Ils ont trouvé un mec sur place qui les a amené à un garagiste soudeur, en 3 heures le travail était fini (au Marin en Martinique y’a deux mois d’attente pour un rdv avec un soudeur!), pendant ce temps le mec les a amenés dans plein de magasins acheter filtres etc. A 12 heures nous crions victoire tout est réparé!!!!! Nous n’en revenons pas de notre bonne étoile!!!!!!
Et heureusement que Fred était là car seuls avec Alex on se serait bien galéré pour enlever et remettre l’alternateur…
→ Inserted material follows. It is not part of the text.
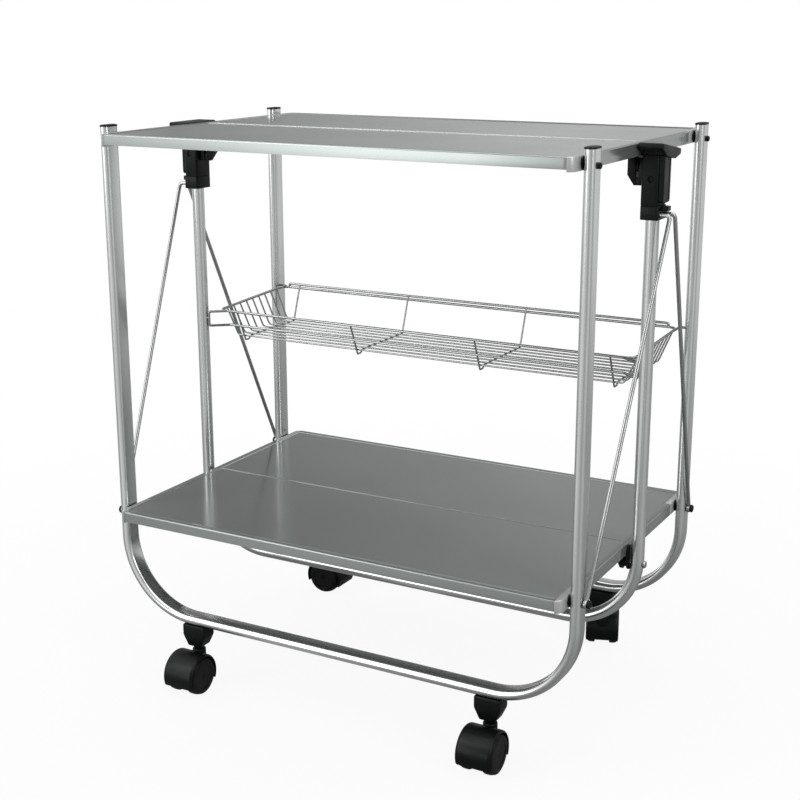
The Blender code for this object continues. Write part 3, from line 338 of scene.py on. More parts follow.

Fred a parcouru le monde, vu naitre un cachalot, descendu dans un sous marin à plus de mille mètres de profondeur et vu des créatures dont on ignorait l’existence! Il nous raconte ses rencontres avec Jacques Mayol et autres expériences crépitantes…Clémentine s’extasie pour tout, elle saute tout le temps, est pétillante de vie, toujours de bonne humeur et reconnaissante pour chaque minute de bonheur. C’est l’amie dont tout le monde rêve, positive, délirante, le genre qui tire vers le haut à chaque instant. Elle parle si bien anglais que tout le monde la prend pour une américaine!